[Lines of data]
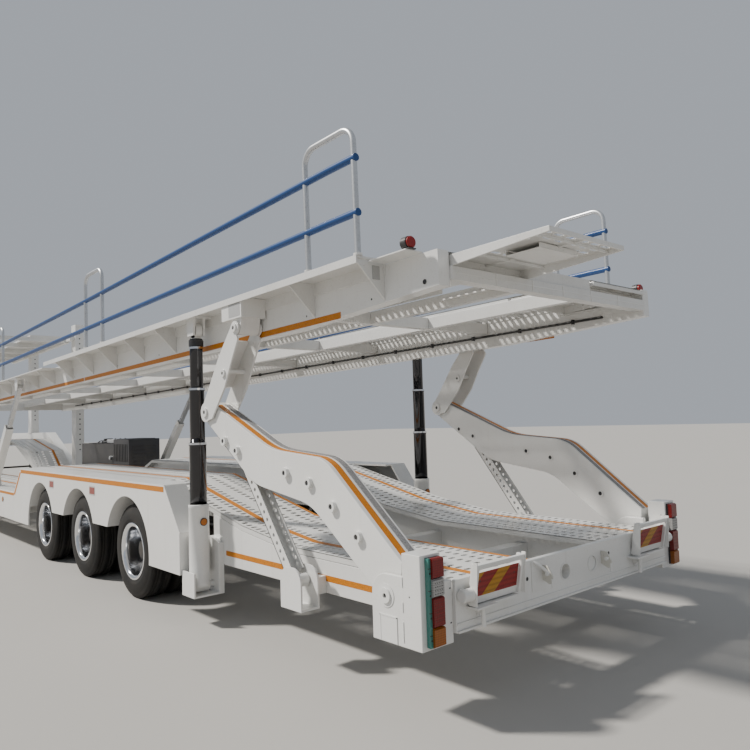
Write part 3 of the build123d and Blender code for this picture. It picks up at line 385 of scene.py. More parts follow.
def punched(shape, put, us, half, hole, depth, ys):
    """Holed side plates of a bar, one at each y."""
    for y in ys:
        plate = Shape()
        plate.sheet(us, [-half, half], hole, depth, lambda u, v, w, y=y: put(u, v, y + w))
        shape.add(plate.points, [tuple(reversed(face)) for face in plate.faces])


# Effects shared by the finishes


def effect(name, inputs, outputs):
    """A new node group with float or colour sockets, and its two end nodes."""
    group = bpy.data.node_groups.new(name, "ShaderNodeTree")
    for label, kind, default in inputs:
        socket = group.interface.new_socket(name=label, in_out="INPUT", socket_type=kind)
        socket.default_value = default
    for label, kind in outputs:
        group.interface.new_socket(name=label, in_out="OUTPUT", socket_type=kind)
    return group, group.nodes.new("NodeGroupInput"), group.nodes.new("NodeGroupOutput")


def node(tree, kind, links=None, **values):
    """Adds a node, sets its properties and inputs, and links what is given."""
    made = tree.nodes.new("ShaderNode" + kind)
    for key, value in values.items():
        setattr(made, key, value)
    for key, value in (links or {}).items():
        if isinstance(value, bpy.types.NodeSocket):
            tree.links.new(value, made.inputs[key])
        else:
            made.inputs[key].default_value = value
    return made


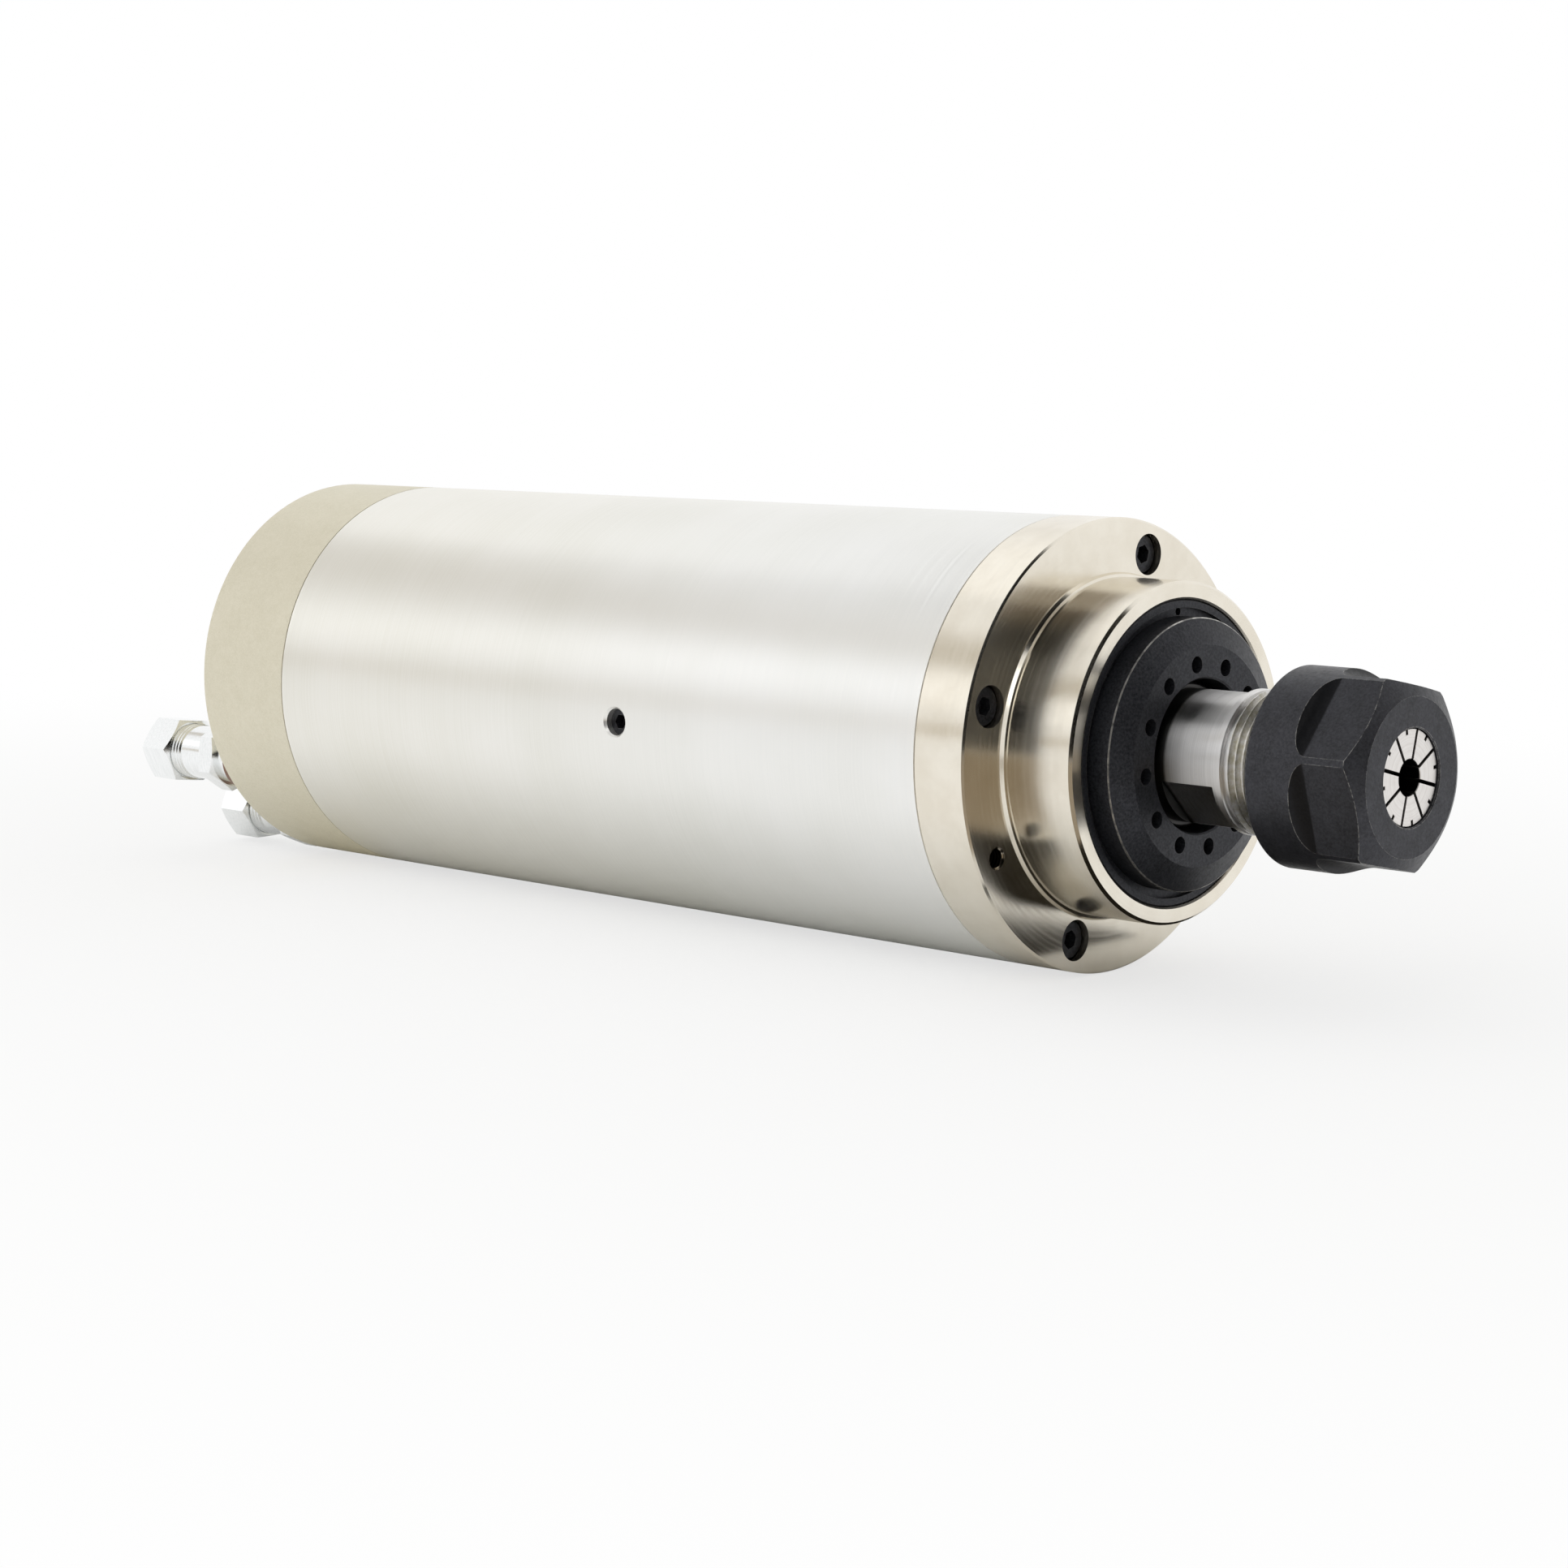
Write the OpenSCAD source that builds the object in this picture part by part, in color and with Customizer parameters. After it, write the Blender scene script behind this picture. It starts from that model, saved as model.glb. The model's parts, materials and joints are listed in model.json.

AIM OF THE EXERCISE ->
Using the data above, return each line exactly as written.

FINAL ANSWER ->
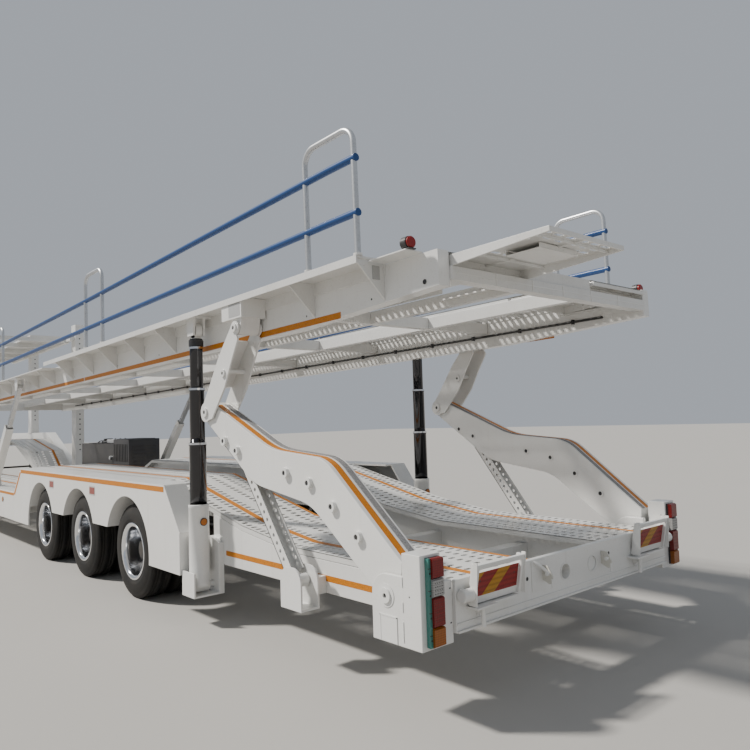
Write part 3 of the build123d and Blender code for this picture. It picks up at line 385 of scene.py. More parts follow.
def punched(shape, put, us, half, hole, depth, ys):
    """Holed side plates of a bar, one at each y."""
    for y in ys:
        plate = Shape()
        plate.sheet(us, [-half, half], hole, depth, lambda u, v, w, y=y: put(u, v, y + w))
        shape.add(plate.points, [tuple(reversed(face)) for face in plate.faces])


# Effects shared by the finishes


def effect(name, inputs, outputs):
    """A new node group with float or colour sockets, and its two end nodes."""
    group = bpy.data.node_groups.new(name, "ShaderNodeTree")
    for label, kind, default in inputs:
        socket = group.interface.new_socket(name=label, in_out="INPUT", socket_type=kind)
        socket.default_value = default
    for label, kind in outputs:
        group.interface.new_socket(name=label, in_out="OUTPUT", socket_type=kind)
    return group, group.nodes.new("NodeGroupInput"), group.nodes.new("NodeGroupOutput")


def node(tree, kind, links=None, **values):
    """Adds a node, sets its properties and inputs, and links what is given."""
    made = tree.nodes.new("ShaderNode" + kind)
    for key, value in values.items():
        setattr(made, key, value)
    for key, value in (links or {}).items():
        if isinstance(value, bpy.types.NodeSocket):
            tree.links.new(value, made.inputs[key])
        else:
            made.inputs[key].default_value = value
    return made


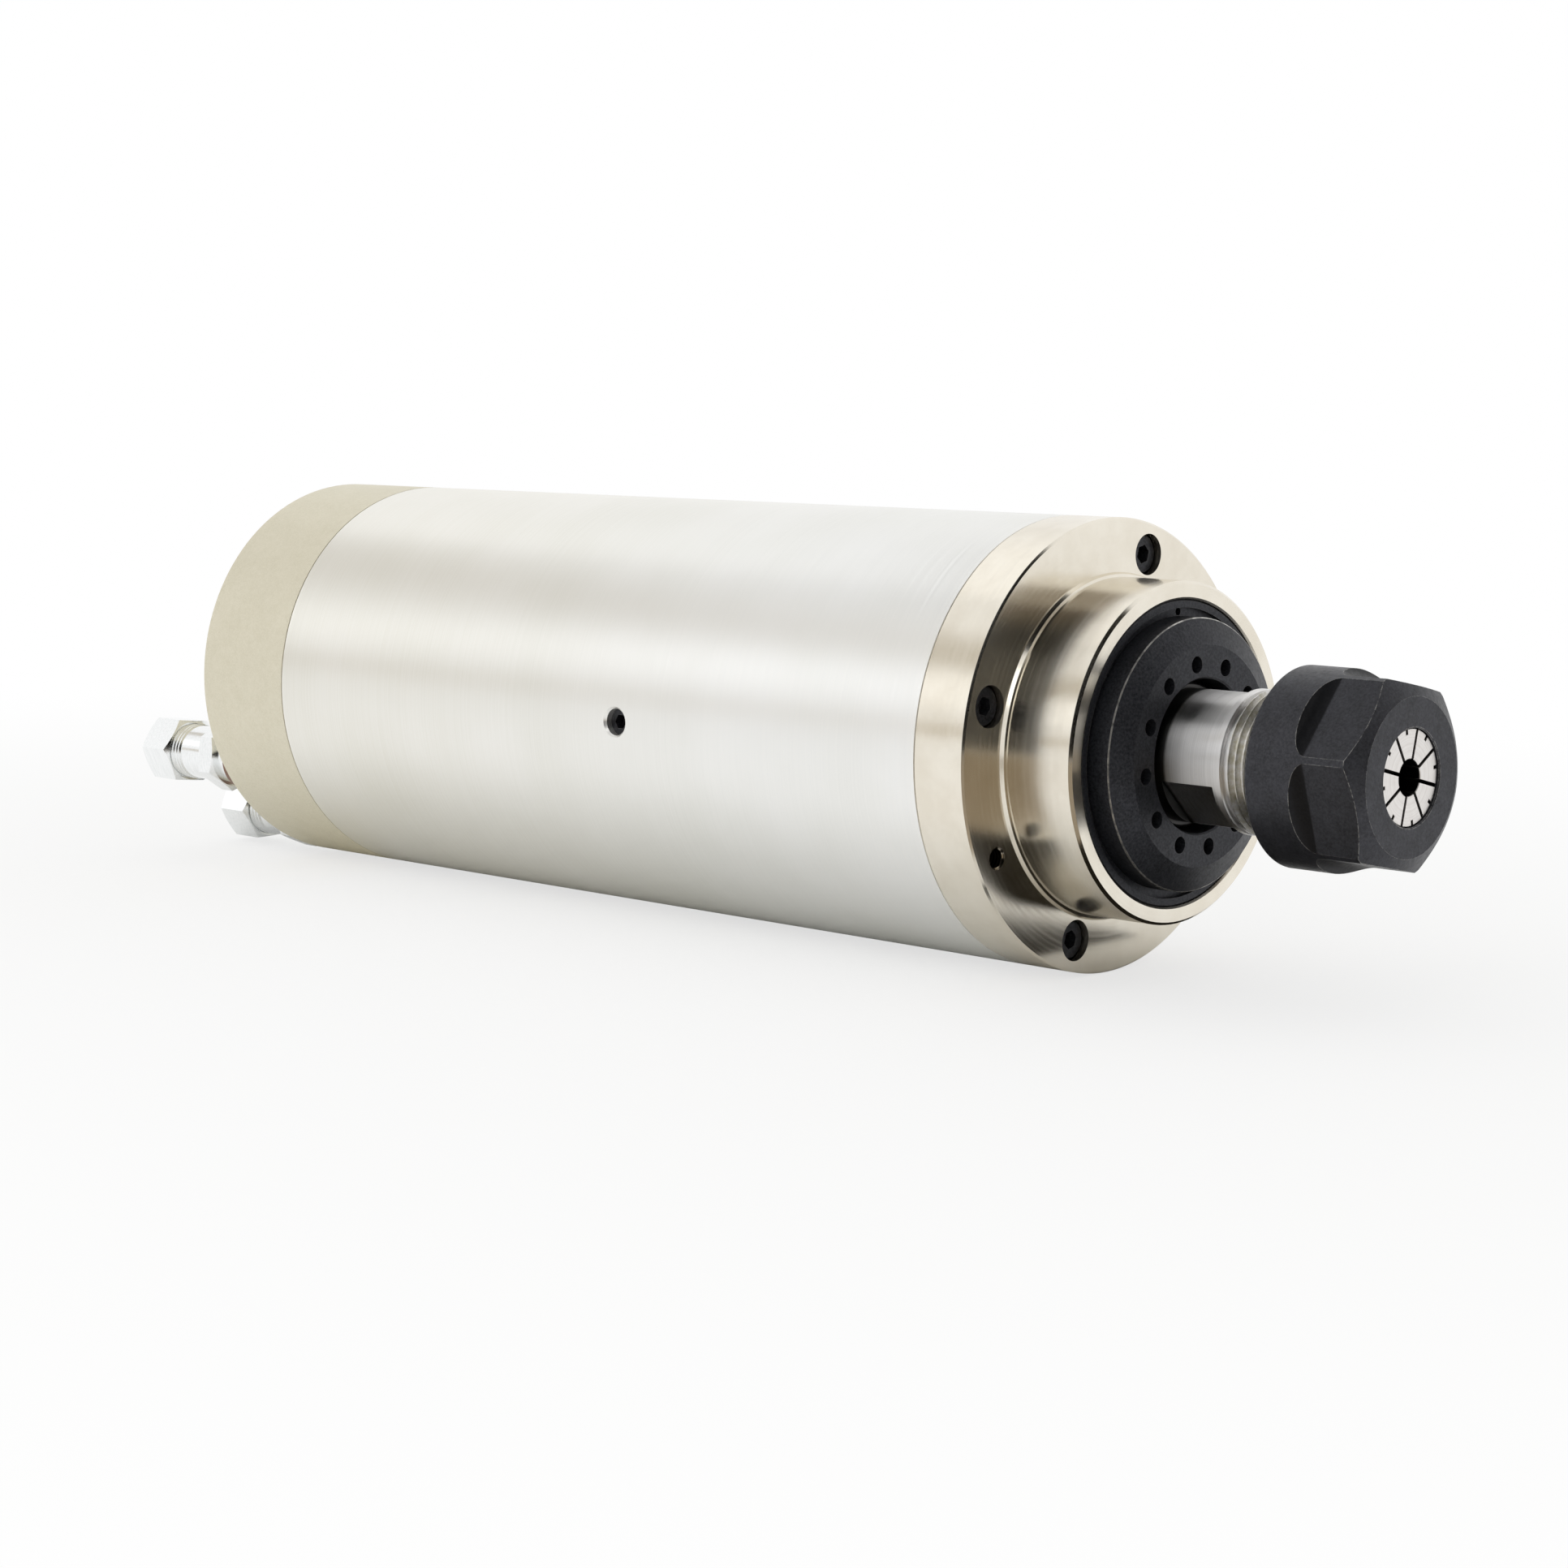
Write the OpenSCAD source that builds the object in this picture part by part, in color and with Customizer parameters. After it, write the Blender scene script behind this picture. It starts from that model, saved as model.glb. The model's parts, materials and joints are listed in model.json.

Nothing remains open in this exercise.